Anti-Immigrant? Or Just Anti-People?
What economists call “labor,” most of us just call “people.” Without people, there is no economy — no producers, no consumers, no supply, and no demand. This fact is so fundamental most economic textbooks simply skip right past it. Even second-graders know none can produce less than one, one less than two, and two less than three.
But for the anti-immigrant advocates in D.C., each new person makes us poorer. It is a philosophy so anti-human, so counter-common sense that bureaucrats are the only people who seriously have considered it and not rejected it. It is the anti-life premise of population control policy the world over: from China’s one-child policy to eugenics. Rather than seeing progress in the eyes of each new person, they see only death and destruction. These protectionist, anti-immigrant, population controllers see more “labor” — that is, more human beings — as a starting point for a race to the bottom for societies.
This Friday, Ira Mehlman of the Federation for American Immigration Reform (FAIR) demonstrated exactly this contempt for the most basic fact of the market when he responded to a CEI press release that opposed a bill to reduce immigration. Mehlman scoffs at the notion that “without massive infusions of foreign STEM workers our most vital industries would wither and die.” We never argued such a thing — rather, we argued new foreign workers would expand (almost by definition) America’s industries, increasing Americans’ wealth.
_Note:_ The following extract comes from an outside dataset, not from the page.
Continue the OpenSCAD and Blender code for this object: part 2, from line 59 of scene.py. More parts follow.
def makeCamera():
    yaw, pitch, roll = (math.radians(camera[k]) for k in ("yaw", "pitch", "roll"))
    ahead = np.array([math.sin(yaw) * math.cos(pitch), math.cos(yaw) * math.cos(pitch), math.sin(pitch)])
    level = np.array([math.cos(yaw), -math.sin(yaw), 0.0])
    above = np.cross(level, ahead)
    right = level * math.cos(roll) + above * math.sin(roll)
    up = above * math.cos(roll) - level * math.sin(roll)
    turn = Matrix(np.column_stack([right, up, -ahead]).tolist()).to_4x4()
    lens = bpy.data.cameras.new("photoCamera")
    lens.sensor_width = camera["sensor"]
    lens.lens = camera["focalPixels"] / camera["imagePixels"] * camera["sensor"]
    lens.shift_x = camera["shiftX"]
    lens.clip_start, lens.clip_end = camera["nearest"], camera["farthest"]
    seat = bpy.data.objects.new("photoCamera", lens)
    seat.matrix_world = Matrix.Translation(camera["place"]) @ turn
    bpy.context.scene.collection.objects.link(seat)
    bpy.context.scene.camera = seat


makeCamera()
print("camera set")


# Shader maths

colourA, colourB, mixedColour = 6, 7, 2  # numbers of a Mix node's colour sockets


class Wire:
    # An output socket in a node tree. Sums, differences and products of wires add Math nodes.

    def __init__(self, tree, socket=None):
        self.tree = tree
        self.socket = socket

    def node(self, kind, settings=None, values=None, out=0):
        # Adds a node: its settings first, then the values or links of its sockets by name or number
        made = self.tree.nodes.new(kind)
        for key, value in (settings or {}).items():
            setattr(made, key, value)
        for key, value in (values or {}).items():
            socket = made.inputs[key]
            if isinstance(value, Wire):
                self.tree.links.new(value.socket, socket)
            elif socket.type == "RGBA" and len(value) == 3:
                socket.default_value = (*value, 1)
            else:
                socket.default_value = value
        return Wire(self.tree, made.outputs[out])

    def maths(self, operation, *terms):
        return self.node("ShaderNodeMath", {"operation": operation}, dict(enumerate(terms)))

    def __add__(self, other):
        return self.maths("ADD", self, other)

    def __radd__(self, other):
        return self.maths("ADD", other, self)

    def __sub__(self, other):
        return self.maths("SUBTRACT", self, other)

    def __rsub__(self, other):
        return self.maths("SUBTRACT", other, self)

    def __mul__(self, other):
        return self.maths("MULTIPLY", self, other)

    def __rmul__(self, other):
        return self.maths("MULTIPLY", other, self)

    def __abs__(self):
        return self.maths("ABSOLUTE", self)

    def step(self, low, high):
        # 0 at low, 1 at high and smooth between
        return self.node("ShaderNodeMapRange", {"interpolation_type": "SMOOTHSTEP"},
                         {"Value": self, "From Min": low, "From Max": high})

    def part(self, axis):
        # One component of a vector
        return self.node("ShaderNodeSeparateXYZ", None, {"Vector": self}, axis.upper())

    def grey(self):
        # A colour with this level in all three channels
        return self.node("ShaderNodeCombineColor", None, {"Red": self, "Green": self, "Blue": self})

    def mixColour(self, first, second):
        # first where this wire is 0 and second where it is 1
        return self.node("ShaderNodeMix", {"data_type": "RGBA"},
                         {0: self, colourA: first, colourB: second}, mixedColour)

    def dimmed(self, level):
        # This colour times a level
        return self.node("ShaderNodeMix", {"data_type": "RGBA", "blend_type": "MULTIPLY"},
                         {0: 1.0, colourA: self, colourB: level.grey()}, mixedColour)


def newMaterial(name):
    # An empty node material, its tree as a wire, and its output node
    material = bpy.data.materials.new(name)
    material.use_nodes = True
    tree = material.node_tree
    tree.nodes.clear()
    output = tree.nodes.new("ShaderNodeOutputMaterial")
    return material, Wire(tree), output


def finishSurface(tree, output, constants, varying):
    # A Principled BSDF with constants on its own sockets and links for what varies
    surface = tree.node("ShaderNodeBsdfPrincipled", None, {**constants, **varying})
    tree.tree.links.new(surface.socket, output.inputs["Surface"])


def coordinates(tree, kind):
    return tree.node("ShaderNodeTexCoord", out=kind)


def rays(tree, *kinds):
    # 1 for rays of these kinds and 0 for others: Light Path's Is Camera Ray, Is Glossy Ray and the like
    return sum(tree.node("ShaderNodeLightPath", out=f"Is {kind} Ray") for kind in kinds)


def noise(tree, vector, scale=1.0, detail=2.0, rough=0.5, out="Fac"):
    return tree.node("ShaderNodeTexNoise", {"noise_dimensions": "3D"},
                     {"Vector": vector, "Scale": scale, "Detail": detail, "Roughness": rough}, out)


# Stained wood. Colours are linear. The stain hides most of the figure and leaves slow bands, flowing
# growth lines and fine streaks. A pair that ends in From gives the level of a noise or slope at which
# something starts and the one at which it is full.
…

If fewer workers means more prosperity, then wouldn’t no workers be the ultimate prosperity? When have we limited the workforce enough? The logical conclusion of Mehlman’s premise means no workers at all, and that really would make “our most vital industries wither and die.” But if that’s so, which I hope he would admit that it is, then doesn’t more workers mean “our most vital industries” would live and grow? Obviously!
FAIR’s founder, radical environmentalist John Tanton (pictured above), argued that eliminating population leads to progress, but “double the number of people,” he says, and “we’re back where we started.” Contrast this anti-people philosophy with that of the father of classical liberalism and limited government, John Locke. “People are the strength of any country or government,” Locke wrote. “I ask whether England, if half its people should be taken away, would not proportionably decay in its strength and riches? …That most can be made where are most hands needs no proof” (at least to everyone but D.C. anti-immigrant crusaders).
Mehlman sums up what he believes is my position by saying, “One of the most vocal ‘free market’ lobby groups, the Competitive Enterprise Institute (CEI), made it clear that their true agenda can be summarized in one word: More—more skilled workers, more unskilled workers, and more family-based immigration.” More workers!? More families!? More people!? Is this meant to sound scary? Yes, we do believe these are good for the economy, but only if the market, free from government interference, demands them. CEI doesn’t advocate for more immigrants — it advocates for more freedom, and the amount is up to people.
But FAIR doesn’t want to leave people, or the market, free to choose to immigrate or not. That FAIR doesn’t understand markets is reflected in Mehlman’s use of quotes around the phrase “free market,” as if free market economists don’t actually think more people are good. Just consult the 20th century’s Julian Simon who called people the “ultimate resource,” or the 19th century’s Frederic Bastiat, who denounced “international barriers [to] capital and labor,” or the 18th century’s Adam Smith, the founder of modern economics, who condemned “obstructing the free circulation of labour from place to place” and said “the most decisive mark of the prosperity of any country is the increase of the number of its inhabitants.”
Perhaps Mehlman would object that there are many large countries that are poor, but what Smith and his free market successors argued was that trade created wealth. The more traders, the more wealth. More inhabitants in a country is a mark of prosperity, but other means of including more people into the country’s economy are just as good. Immigration and reproduction are two ways, but so are free trade across borders and open entry into industries by new businesses. Governments of poor countries stop these activities and prevent wealth from being created.
People mean little economically if they can’t interact freely. Smith understood free societies that allow this interaction are open societies and open societies are prosperous societies — a lesson FAIR has yet to learn.